[WORK TO COMPLETE]
Collect all lines below with the string "OpenSCAD".

━━━ SUPPLIED DATA ━━━

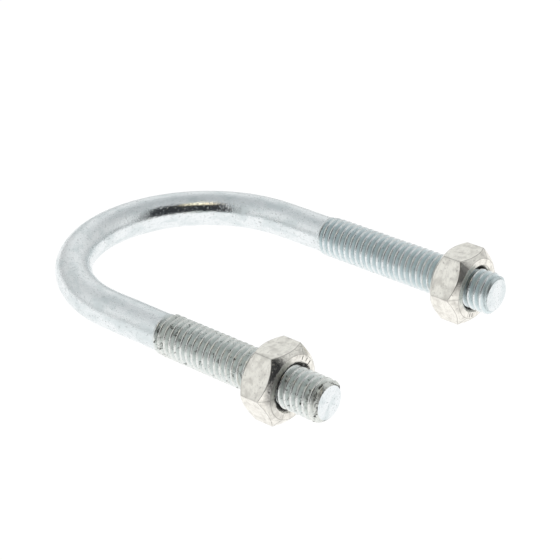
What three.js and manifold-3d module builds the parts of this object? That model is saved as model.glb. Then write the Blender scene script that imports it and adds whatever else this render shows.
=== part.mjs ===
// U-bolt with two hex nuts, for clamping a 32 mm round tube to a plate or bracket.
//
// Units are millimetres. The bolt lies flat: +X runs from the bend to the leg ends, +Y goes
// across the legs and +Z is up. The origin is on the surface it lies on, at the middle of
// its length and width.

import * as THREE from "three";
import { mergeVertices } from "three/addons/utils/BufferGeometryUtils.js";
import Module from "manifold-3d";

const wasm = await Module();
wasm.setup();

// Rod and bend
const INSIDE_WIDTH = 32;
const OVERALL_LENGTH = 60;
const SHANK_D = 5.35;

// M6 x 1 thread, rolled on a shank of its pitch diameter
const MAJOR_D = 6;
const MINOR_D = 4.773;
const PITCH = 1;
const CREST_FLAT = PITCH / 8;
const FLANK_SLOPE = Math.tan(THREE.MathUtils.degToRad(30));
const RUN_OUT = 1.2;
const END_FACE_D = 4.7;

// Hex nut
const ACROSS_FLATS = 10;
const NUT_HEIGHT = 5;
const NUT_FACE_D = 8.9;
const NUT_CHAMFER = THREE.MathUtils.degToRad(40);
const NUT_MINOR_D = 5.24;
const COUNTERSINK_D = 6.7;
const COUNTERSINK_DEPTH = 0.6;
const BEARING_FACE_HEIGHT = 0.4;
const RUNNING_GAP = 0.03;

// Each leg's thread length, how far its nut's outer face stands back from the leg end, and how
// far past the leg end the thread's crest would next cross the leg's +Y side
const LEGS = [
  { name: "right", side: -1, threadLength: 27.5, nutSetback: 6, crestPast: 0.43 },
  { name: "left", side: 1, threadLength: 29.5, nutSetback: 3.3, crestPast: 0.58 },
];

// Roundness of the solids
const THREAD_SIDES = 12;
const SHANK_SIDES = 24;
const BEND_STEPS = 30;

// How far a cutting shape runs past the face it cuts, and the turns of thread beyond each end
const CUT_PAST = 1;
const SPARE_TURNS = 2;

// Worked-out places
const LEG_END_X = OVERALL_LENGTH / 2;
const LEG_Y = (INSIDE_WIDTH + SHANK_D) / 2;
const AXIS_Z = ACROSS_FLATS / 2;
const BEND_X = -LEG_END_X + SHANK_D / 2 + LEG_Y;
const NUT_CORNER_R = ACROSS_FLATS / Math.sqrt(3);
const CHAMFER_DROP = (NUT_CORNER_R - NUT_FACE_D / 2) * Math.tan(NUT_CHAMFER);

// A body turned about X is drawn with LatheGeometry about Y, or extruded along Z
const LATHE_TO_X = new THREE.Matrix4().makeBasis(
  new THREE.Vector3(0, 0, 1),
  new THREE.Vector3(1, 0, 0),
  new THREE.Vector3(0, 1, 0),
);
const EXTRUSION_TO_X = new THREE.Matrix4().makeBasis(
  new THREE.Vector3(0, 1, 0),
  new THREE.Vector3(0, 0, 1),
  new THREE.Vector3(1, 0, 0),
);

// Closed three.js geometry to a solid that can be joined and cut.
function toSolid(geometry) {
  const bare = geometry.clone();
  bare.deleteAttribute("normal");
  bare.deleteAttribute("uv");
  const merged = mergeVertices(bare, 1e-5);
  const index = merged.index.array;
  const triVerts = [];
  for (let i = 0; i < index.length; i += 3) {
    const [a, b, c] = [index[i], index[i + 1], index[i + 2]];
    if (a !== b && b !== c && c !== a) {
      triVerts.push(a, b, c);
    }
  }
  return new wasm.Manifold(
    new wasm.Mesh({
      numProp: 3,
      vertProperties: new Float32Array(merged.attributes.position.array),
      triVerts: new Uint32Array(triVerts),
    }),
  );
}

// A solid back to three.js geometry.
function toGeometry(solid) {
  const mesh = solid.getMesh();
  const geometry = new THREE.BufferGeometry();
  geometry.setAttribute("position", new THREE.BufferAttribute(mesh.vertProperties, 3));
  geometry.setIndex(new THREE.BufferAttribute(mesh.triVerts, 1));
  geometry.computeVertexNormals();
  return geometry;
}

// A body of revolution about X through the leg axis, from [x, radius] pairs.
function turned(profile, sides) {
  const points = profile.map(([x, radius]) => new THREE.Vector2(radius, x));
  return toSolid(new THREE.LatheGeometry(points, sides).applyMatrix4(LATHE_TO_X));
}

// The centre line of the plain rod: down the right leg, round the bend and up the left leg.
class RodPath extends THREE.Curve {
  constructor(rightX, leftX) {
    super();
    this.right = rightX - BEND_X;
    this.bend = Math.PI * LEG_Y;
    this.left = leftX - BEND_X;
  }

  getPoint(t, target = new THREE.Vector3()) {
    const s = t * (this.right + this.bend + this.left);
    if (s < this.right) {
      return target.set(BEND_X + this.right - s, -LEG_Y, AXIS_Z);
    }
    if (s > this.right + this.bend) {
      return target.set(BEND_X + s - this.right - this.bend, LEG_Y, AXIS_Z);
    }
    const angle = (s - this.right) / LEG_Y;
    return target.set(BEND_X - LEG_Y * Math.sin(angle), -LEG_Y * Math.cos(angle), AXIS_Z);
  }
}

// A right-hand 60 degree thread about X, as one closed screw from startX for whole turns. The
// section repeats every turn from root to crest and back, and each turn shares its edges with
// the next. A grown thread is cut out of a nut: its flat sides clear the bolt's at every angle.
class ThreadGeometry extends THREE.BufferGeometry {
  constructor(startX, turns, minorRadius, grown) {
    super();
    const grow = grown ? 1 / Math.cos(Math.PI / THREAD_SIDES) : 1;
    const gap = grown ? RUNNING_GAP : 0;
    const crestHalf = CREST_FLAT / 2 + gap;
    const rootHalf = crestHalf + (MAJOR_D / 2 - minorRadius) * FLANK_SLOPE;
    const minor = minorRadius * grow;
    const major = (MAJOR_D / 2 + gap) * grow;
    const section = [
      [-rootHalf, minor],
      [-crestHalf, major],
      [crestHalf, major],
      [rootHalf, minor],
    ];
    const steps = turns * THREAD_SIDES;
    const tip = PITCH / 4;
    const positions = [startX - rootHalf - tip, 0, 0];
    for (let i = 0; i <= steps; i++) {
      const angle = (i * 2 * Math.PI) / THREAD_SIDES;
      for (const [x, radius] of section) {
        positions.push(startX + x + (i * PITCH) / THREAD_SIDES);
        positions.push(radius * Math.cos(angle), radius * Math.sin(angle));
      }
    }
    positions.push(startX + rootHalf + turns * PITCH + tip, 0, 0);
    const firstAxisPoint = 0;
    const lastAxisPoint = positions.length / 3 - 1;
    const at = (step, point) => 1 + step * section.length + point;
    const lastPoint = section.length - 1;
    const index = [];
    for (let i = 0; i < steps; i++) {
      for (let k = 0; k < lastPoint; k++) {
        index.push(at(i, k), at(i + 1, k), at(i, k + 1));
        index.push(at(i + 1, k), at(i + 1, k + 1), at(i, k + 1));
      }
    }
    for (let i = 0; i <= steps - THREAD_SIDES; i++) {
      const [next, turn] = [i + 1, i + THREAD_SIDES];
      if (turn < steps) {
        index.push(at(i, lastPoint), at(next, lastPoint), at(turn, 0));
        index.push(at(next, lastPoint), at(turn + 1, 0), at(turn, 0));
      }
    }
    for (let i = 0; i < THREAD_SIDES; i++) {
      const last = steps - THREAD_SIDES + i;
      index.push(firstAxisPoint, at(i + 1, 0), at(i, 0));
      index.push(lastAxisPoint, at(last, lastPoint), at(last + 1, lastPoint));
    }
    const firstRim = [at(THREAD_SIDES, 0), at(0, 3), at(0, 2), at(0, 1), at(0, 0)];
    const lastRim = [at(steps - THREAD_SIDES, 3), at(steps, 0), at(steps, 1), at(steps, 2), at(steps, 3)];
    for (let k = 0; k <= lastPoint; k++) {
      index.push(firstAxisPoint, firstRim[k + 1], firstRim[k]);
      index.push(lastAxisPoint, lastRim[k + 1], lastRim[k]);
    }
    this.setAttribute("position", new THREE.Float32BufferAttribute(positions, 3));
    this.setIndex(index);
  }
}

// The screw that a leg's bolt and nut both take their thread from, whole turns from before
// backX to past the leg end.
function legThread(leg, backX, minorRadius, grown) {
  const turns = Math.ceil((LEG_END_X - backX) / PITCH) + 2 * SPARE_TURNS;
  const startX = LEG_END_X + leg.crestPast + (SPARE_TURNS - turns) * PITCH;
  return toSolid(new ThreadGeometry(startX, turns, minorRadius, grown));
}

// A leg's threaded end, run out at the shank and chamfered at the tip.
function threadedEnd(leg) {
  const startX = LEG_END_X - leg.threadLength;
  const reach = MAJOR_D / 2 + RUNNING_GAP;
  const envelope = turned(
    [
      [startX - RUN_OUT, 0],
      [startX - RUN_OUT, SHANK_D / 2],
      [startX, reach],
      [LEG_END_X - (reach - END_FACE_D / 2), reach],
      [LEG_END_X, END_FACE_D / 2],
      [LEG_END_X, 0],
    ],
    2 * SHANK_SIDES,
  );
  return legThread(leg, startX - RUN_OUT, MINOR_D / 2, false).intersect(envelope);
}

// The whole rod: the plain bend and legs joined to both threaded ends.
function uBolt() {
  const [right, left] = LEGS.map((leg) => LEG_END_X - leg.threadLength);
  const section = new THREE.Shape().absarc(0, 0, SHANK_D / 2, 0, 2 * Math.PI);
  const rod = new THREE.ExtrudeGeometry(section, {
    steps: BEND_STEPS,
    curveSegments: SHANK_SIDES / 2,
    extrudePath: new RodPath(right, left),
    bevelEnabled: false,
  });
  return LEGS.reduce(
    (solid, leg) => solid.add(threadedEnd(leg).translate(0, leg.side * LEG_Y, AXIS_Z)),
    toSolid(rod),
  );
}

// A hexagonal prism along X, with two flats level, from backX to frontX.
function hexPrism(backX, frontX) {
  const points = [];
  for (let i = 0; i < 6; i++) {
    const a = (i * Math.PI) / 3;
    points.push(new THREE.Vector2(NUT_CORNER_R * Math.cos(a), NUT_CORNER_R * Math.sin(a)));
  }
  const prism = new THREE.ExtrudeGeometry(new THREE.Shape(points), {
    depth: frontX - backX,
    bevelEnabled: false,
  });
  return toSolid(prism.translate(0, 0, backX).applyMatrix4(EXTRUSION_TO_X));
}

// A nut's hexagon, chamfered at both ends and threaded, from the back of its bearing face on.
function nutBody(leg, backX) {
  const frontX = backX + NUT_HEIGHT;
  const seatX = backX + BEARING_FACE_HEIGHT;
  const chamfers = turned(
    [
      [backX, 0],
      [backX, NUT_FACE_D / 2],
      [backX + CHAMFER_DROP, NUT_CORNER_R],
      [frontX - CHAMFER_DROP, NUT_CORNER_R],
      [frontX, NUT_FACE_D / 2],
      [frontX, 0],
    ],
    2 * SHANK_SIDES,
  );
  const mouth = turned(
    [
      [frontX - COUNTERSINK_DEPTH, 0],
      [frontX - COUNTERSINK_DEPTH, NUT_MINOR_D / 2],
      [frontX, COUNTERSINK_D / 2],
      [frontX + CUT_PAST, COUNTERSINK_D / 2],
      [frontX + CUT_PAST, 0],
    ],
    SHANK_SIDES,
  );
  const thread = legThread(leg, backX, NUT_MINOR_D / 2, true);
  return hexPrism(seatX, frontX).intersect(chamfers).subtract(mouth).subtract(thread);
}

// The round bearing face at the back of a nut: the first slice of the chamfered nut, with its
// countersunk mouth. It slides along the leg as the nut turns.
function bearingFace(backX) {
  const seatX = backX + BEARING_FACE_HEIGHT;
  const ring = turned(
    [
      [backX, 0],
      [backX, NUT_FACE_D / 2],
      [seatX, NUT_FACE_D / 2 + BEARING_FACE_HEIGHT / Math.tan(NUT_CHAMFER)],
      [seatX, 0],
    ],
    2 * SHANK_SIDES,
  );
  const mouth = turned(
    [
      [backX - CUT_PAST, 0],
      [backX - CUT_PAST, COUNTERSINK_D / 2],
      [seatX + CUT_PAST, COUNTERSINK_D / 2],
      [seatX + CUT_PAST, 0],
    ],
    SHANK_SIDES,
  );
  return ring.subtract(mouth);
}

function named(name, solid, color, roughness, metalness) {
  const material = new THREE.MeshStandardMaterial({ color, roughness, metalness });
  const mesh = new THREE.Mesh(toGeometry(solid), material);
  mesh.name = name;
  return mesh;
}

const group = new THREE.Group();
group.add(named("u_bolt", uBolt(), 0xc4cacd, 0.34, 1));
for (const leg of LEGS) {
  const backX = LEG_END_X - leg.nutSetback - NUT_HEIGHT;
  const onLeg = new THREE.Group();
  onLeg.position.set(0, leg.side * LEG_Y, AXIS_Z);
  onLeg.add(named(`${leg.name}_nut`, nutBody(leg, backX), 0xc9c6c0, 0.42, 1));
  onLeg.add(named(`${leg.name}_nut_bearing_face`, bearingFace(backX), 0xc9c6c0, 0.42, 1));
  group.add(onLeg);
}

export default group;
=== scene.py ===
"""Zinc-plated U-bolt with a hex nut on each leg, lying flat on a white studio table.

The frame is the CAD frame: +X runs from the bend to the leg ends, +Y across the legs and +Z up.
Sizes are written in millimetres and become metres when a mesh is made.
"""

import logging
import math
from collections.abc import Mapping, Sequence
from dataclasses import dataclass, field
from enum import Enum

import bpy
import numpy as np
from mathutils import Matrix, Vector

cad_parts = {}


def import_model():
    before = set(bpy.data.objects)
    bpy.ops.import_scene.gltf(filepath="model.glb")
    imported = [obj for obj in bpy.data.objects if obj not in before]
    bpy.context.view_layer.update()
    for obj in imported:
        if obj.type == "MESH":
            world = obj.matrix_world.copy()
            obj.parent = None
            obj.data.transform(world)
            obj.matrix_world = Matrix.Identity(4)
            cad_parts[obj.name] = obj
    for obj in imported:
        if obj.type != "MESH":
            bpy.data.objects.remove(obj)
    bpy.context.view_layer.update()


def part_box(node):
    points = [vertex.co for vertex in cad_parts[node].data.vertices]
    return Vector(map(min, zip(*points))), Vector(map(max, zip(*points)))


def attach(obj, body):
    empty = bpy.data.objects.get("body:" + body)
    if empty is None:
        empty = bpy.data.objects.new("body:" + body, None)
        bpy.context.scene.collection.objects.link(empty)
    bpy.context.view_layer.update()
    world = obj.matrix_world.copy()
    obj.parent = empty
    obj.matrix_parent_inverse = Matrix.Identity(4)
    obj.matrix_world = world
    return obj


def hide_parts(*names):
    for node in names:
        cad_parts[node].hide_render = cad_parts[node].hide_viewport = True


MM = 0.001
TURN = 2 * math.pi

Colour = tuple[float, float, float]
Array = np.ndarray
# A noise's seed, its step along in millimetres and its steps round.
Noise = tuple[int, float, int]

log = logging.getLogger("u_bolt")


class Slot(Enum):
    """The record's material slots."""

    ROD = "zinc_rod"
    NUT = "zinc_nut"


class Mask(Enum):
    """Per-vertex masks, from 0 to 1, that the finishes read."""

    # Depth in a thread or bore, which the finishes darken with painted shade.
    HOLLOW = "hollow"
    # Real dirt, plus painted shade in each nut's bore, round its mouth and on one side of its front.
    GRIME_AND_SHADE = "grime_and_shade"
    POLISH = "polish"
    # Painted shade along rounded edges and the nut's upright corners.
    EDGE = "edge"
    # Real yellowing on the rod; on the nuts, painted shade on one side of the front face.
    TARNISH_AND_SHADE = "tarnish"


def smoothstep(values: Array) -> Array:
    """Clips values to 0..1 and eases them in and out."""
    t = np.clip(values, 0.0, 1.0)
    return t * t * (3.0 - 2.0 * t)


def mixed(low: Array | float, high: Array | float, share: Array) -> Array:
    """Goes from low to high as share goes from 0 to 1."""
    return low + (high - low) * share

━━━
━━━ SUPPLIED DATA ━━━

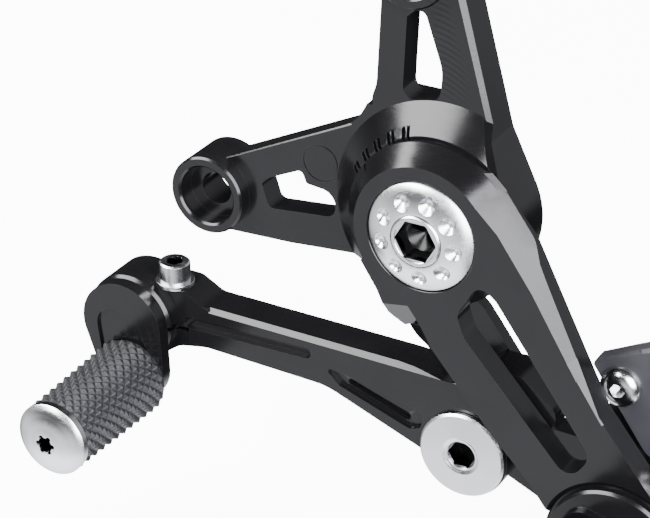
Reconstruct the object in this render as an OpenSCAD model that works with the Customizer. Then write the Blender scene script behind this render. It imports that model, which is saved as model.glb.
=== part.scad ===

━━━
━━━ SUPPLIED DATA ━━━

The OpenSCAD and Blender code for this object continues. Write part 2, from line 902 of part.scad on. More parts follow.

━━━

[SOLUTION BELOW]
Reconstruct the object in this render as an OpenSCAD model that works with the Customizer. Then write the Blender scene script behind this render. It imports that model, which is saved as model.glb.
The OpenSCAD and Blender code for this object continues. Write part 2, from line 902 of part.scad on. More parts follow.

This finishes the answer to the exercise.